Мы исходим из того, что вина – это правовая категория, обозначающая связь внутреннего мира человека с совершаемым противоправным деянием в виде психического отношения к нему в определенных формах и являющаяся в силу этого одним из оснований субъективного вменения, квалификации содеянного, определения содержания и пределов уголовной ответственности.
Если это доктринальное определение переложить на язык закона, то УК РФ можно было бы дополнить статьей следующего содержания.
Статья 24.1. Понятие вины.
"Вина есть психическое отношение лица к совершаемому им общественно опасному и уголовно-противоправному деянию, выраженное в определенных законом формах, раскрывающих связь интеллектуальных, волевых и чувственных процессов психики лица с деянием и являющихся в силу этого основанием для субъективного вменения, квалификации содеянного и определения пределов уголовной ответственности.".
Из приведенных определений следует ряд выводов. Во-первых, это категория для обозначения субъективной реальности, имевшей место в период подготовки или непосредственного выполнения противоправного деяния. Во-вторых, это связь в виде психического отношения (подчеркнуто нами. – В.Я.).
Мы считаем, что содержание вины, в конечном итоге, образуют и предопределяют, через психические процессы, доминирующие отношения личности. Такими доминирующими отношениями при совершении социально значимых действий (в том числе и преступных) выступают:
а) отношение лица к другим людям, обществу в целом, его ценностям;
б) отношение лица к себе, своим потребностям, интересам, наклонностям, привычкам, смыслу жизни;
29
в) отношение к конкретным предметам внешнего мира, предметам своего удовлетворения через личностный смысл совершаемого и его социальной значимости.
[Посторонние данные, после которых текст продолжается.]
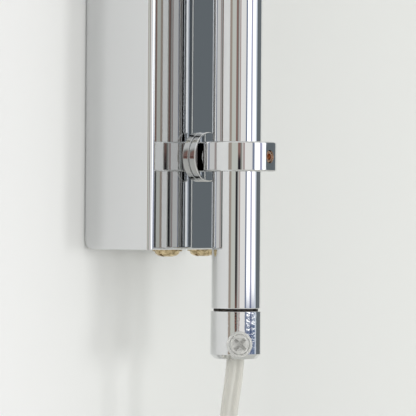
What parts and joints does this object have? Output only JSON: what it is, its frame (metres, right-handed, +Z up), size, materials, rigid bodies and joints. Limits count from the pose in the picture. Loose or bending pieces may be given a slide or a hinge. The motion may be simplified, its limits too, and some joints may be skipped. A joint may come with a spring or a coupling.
{
  "type": "swing arm wall sconce",
  "caption": "Plug-in wall sconce: chrome wall box, clamped post, folding swing arms, key-switch socket, harp and empire shade, with a clear cord hung in a hank.",
  "frame": {"origin": "middle of the wall bracket's back face, on the wall plane", "axes": "+Z up; the room is towards -Y, so the wall is the plane y = 0; +X is to the right of a viewer who faces the wall"},
  "size_m": [0.2887, 0.4216, 0.8005],
  "materials": {
    "chrome": "polished chrome plate on steel and brass",
    "zinc_steel": "zinc-plated steel",
    "brass": "machined brass, lightly tarnished",
    "nickel": "bright nickel plate",
    "clear_polycarbonate": "clear moulded plastic",
    "clear_pvc": "clear flexible PVC over tinned strands",
    "nylon": "natural nylon",
    "tie_strap": "soft black strap",
    "fibre": "vulcanised fibre",
    "phenolic": "moulded phenolic",
    "aluminium": "rolled aluminium",
    "frosted_glass": "inside-frosted glass",
    "painted_wire": "ivory paint",
    "linen": "plain-weave linen on a white lining"
  },
  "bodies": {
    "wall_mount": {"wall_box": "chrome", "wall_bracket": "zinc_steel", "cover_screws": "brass", "lower_standoff_disc": "chrome", "upper_standoff_disc": "chrome", "lower_clamp": "chrome", "upper_clamp": "chrome", "clamp_set_screws": "brass", "clamp_bolts": "zinc_steel", "clamp_washers": "zinc_steel"},
    "post": {"post_tube": "chrome", "post_end_cap": "chrome", "cord_grip_screw": "clear_polycarbonate", "post_head": "chrome", "post_nipple": "brass", "post_locknut": "brass", "post_washer": "nylon", "post_lead": "clear_pvc", "supply_cord": "clear_pvc", "cord_hank": "clear_pvc", "hank_tie": "tie_strap", "cord_tail": "clear_pvc", "plug_body": "clear_pvc", "plug_blades": "brass"},
    "inner_arm": {"inner_arm_hub": "chrome", "inner_hub_cap": "chrome", "inner_arm_tube": "chrome", "elbow_lower_hub": "chrome", "elbow_lower_cap": "chrome", "elbow_nipple": "brass", "elbow_locknuts": "brass", "elbow_washer": "nylon", "inner_arm_lead": "clear_pvc"},
    "outer_arm": {"elbow_upper_hub": "chrome", "elbow_upper_cap": "chrome", "outer_arm_tube": "chrome", "arm_end_hub": "chrome", "arm_end_cap": "chrome", "riser_nipple": "brass", "riser_locknuts": "brass", "riser_sleeve": "chrome", "harp_saddle": "nickel", "harp": "nickel", "harp_ferrules": "nickel", "socket_cap": "nickel", "socket_insulator": "fibre", "socket_shell": "nickel", "socket_core": "phenolic", "socket_contacts": "brass", "bulb_base": "aluminium", "bulb_glass": "frosted_glass", "shade_spider": "painted_wire", "shade_bottom_ring": "painted_wire", "shade_skin": "linen", "shade_finial": "chrome", "outer_arm_lead": "clear_pvc"},
    "switch": {"switch_key": "phenolic"}
  },
  "joints": [
    {"name": "post_height", "type": "slide", "parent": "wall_mount", "child": "post", "axis": [0, 0, 1], "range_m": [-0.055, 0.044]},
    {"name": "inner_arm_swing", "type": "hinge", "parent": "post", "child": "inner_arm", "pos_m": [0, -0.0395, 0.1668], "axis": [0, 0, 1], "range_deg": [-140, 40]},
    {"name": "outer_arm_swing", "type": "hinge", "parent": "inner_arm", "child": "outer_arm", "pos_m": [0.15321, -0.16806, 0.1876], "axis": [0, 0, 1], "range_deg": [-50, 250]},
    {"name": "switch_key_turn", "type": "hinge", "parent": "outer_arm", "child": "switch", "pos_m": [0, -0.29662, 0.2346], "axis": [0, -1, 0], "continuous": true}
  ]
}
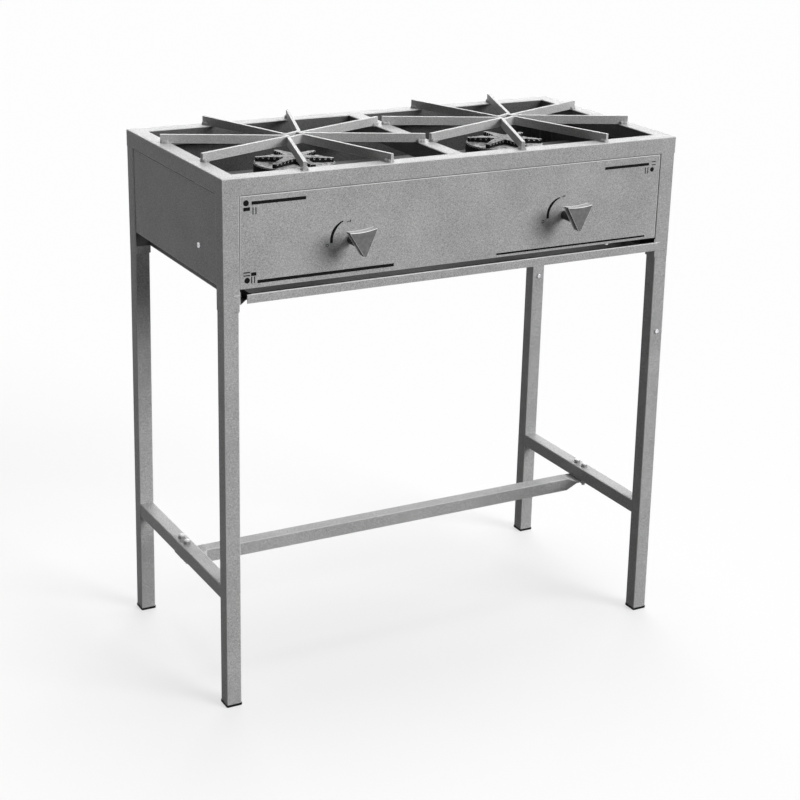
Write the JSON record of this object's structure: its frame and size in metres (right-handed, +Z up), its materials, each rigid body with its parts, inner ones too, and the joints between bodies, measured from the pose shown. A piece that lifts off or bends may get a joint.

Это отношение осуществляется осознанно, а само деяние выступает как сознательный волевой акт. Вне сознания нет отношения (выделено нами. – В.Я.). Относиться к кому-то или чему-то это означает выделить разумом предмет и объект отношения. Поэтому объяснить не только неосторожную вину, но и умышленную вину во многих преступлениях через и посредством раскрытия ее содержания бессознательным психическим – несостоятельны. Попытка объяснить содержание вины посредством бессознательного психического не является новой для уголовного права. Еще в 1903 году А.Д. Киселев выступал против того, что при умысле осознается социальная значимость совершаемого деяния. Уголовно-правовая наука первых десятилетий советской власти и законодатель "пошли дальше" – вообще отказались от института вины. В этот период для категории вины в законодательстве не оставалось места. Ее место полностью и целиком занято социальной опасностью деяния и деятеля.
В последующем и законодатель, и наука уголовного права изменили свое отношение к вине. Мы исходим из того, что в процессе осознания даже фактической стороны деяния неизбежно происходит соотнесение лицом его действий с предметом и объектом преступления, той объективной обстановкой, в которой осуществляется действие. Но нет предмета, объекта или обстановки вообще. Они всегда конкретны, всегда имеют социальные, правовые, моральные, этические характеристики и оценки. Они тысячами нитей связаны с обществом. Любой факт имеет соответствующее общественное значение, несет на себе социальную нагрузку, социальное содержание и предназначение. Осознание любого факта есть в то же время и осознание отдельных его граней, сторон, социальных свойств и предназначений. Но коль есть осознание этих свойств факта, то должно быть и есть отношение к ним личности через свои действия, ибо сознание: "Это действенность и избирательность, это не только отражение, но и отношение" (С.Л. Рубинштейн).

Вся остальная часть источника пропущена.